Sobrevivir a un infarto le hace valorar a una persona el milagro de la vida. Esa nueva oportunidad refleja la resiliencia del organismo, pero también le advierte que la salud no da espera. Los abusos y descuidos pasan la factura y exigen pago inmediato. Cambiar los hábitos alimenticios, iniciar o mejorar una rutina de ejercicios, vivir de una manera más tranquila/equilibrada se convierte en algo impostergable si no se quiere repetir la experiencia, debilitando cada vez más el corazón o enfrentando la muerte.
Eso mismo le pasa a nuestro país. Después de un año y medio de pandemia, que exacerbó otros virus preexistentes, Colombia sufrió un paro cardíaco prolongado durante las movilizaciones de abril y mayo. Hoy son visibles las lesiones, apenas se están normalizando los signos vitales; seguimos en recuperación. No podemos pretender haber salido de la clínica, cuando la realidad es que abandonamos la sala de cuidados intensivos e intermedios, para seguir en otra habitación repleta de equipos médicos.

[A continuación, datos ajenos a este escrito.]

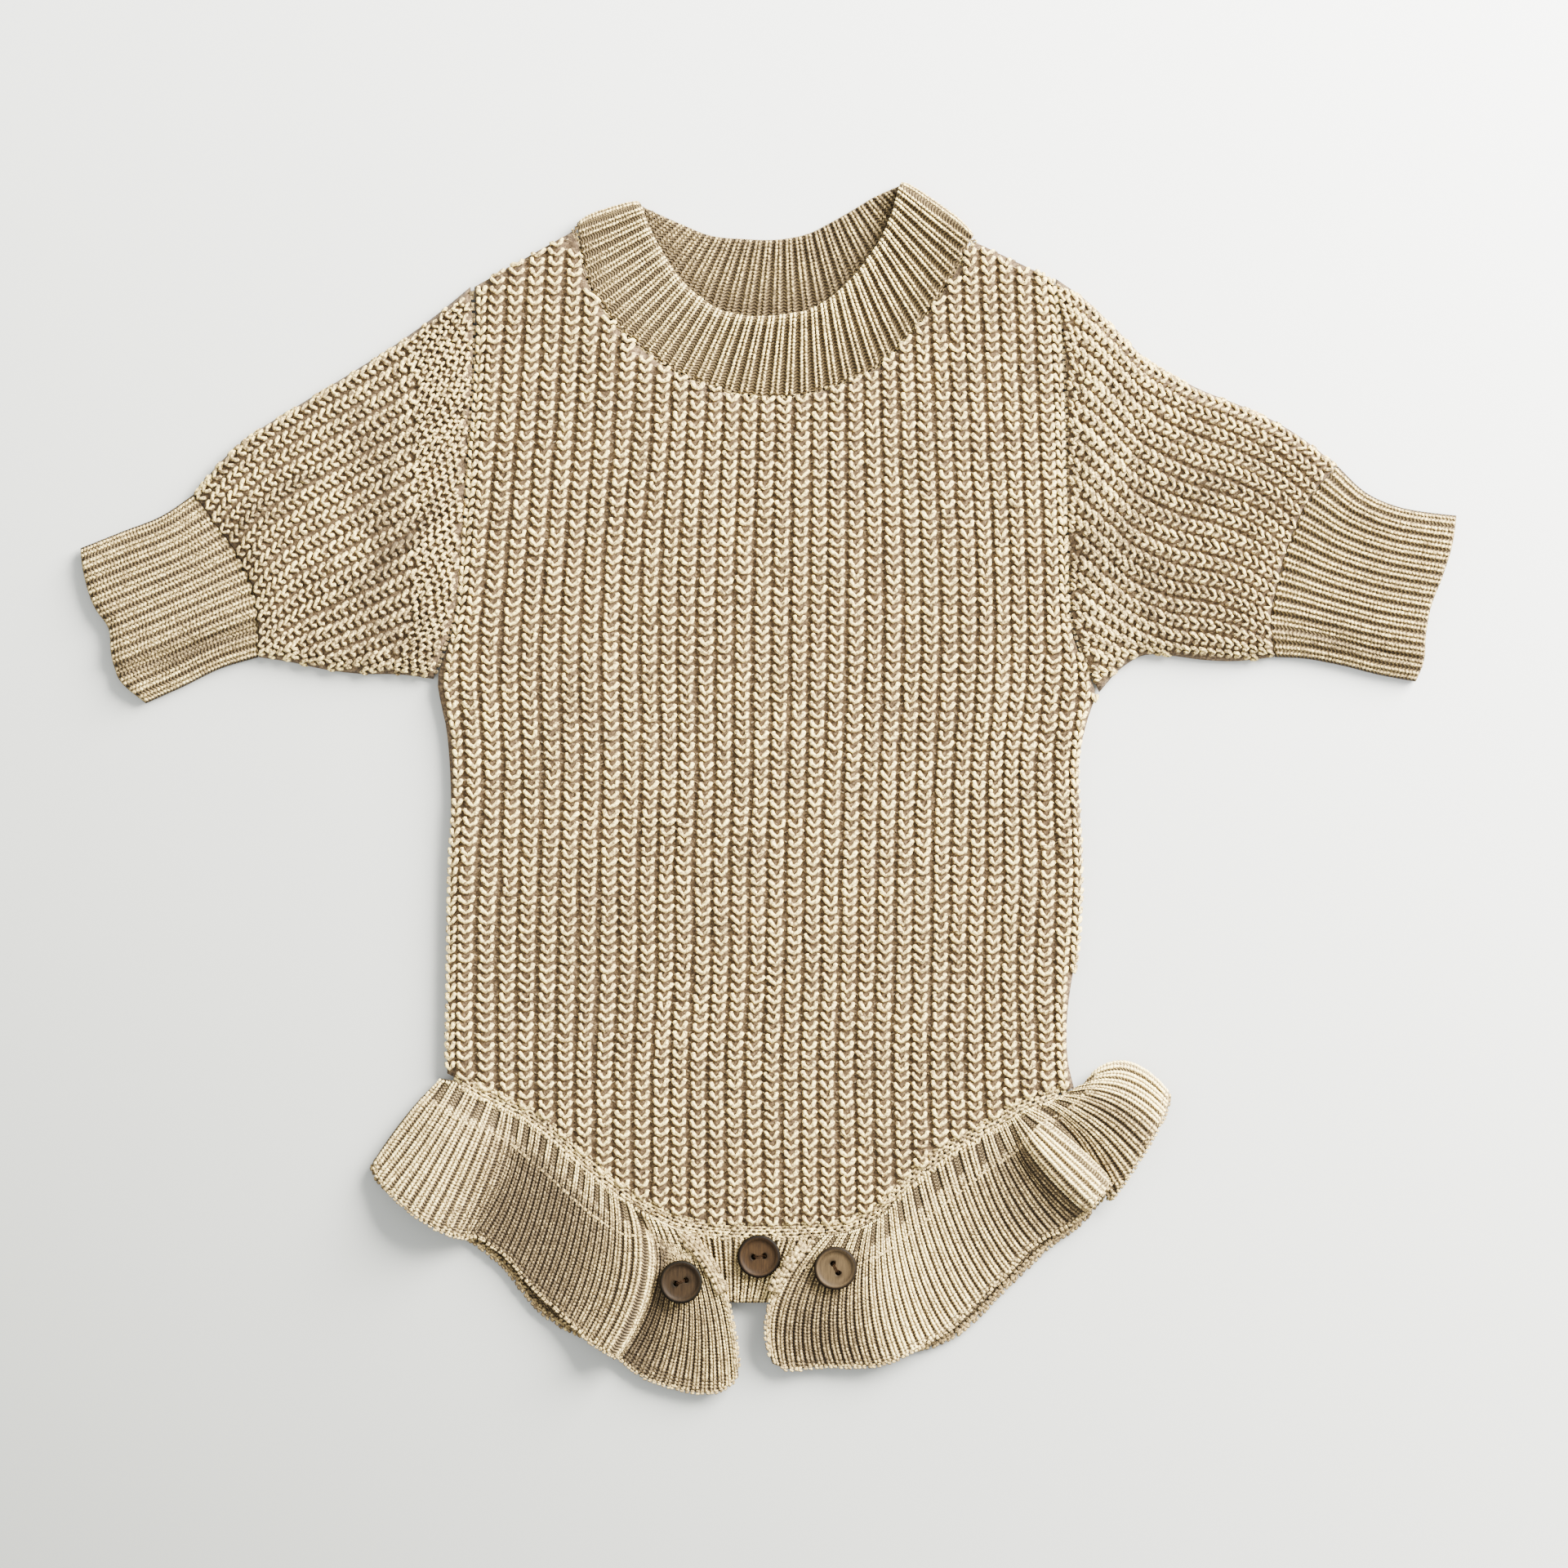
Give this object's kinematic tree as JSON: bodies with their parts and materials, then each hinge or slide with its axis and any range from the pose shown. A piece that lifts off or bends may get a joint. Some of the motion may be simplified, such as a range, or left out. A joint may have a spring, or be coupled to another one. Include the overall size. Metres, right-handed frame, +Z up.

No hay nada peor en un proceso de recuperación que actuar como si nada hubiera pasado, como si el cuerpo no hubiera sido reanimado y fuera el mismo. Muchas de las enfermedades de ese paro social súbito y angustiante que vivimos continúan ahí y exigen que se sigan replanteando los liderazgos, las prioridades, la redistribución, la lucha contra la corrupción sistémica, entre otros, no solo desde lo público sino también desde lo privado y todos los espacios. Debemos entender que los síntomas y la enfermedad nos corresponden a todos, así como su tratamiento, que debe ser rápido, preciso y efectivo, con instrucciones claras. No hay tiempo para divagar. Se requiere reimaginar la vida, los roles y las acciones, ya que seguir siendo y haciendo lo mismo o con los mismos nos lleva a que el cuerpo responda tarde o temprano de igual manera.
En medio de toda esta complejidad, este país tiene tremendo corazón. Cada vez que lo recorro, sobre todo en las periferias, me enamoro más y siento unas palpitaciones distintas que me dan esperanza y motivación. La actitud y acciones diarias de esa gran mayoría de colombianos que por haber enfrentado tantos virus, aislamientos forzados y vacunas ya tienen un sistema inmunitario y emocional fortalecido, que a pesar de todo solo va para adelante. Esos liderazgos invisibles y de servicio son los que reaniman este país a diario, a pesar del trauma, la desigualdad y la incertidumbre. Sin duda, necesitamos más otras especialidades y especialistas que integren nuestros equipos médicos para prevenir y para sanar, y tratar de una manera más rápida y efectiva nuestras enfermedades.
El infarto, más allá de evidenciar lo poco saludable del pasado, exige definir una ruta clara para mejorar hacia el futuro y poder sanar como nación. En el hospital en el que estamos, nos estamos despertando a los dolores después de la anestesia, como por ejemplo el empobrecimiento masivo, la creciente inseguridad y la criminalidad exacerbada. En el pasillo escuchamos a los cirujanos, quienes se preocupan más por defender sus aportes antes y durante la operación que por tratar al paciente en su postoperatorio. Mientras los protagonistas sigan siendo ellos y no la curación, seguiremos corriendo el riesgo de un nuevo colapso. Para que el país-paciente salga de la clínica necesita tranquilidad y estabilidad, y que los que podemos, desde diferentes sectores, generemos un mejor ambiente trascendiendo la agitación creciente de cara a las elecciones. Cada uno suma o resta para propiciar o prevenir otro infarto, pero –ya conociendo al paciente– se requiere, sin dilaciones, de otro manejo.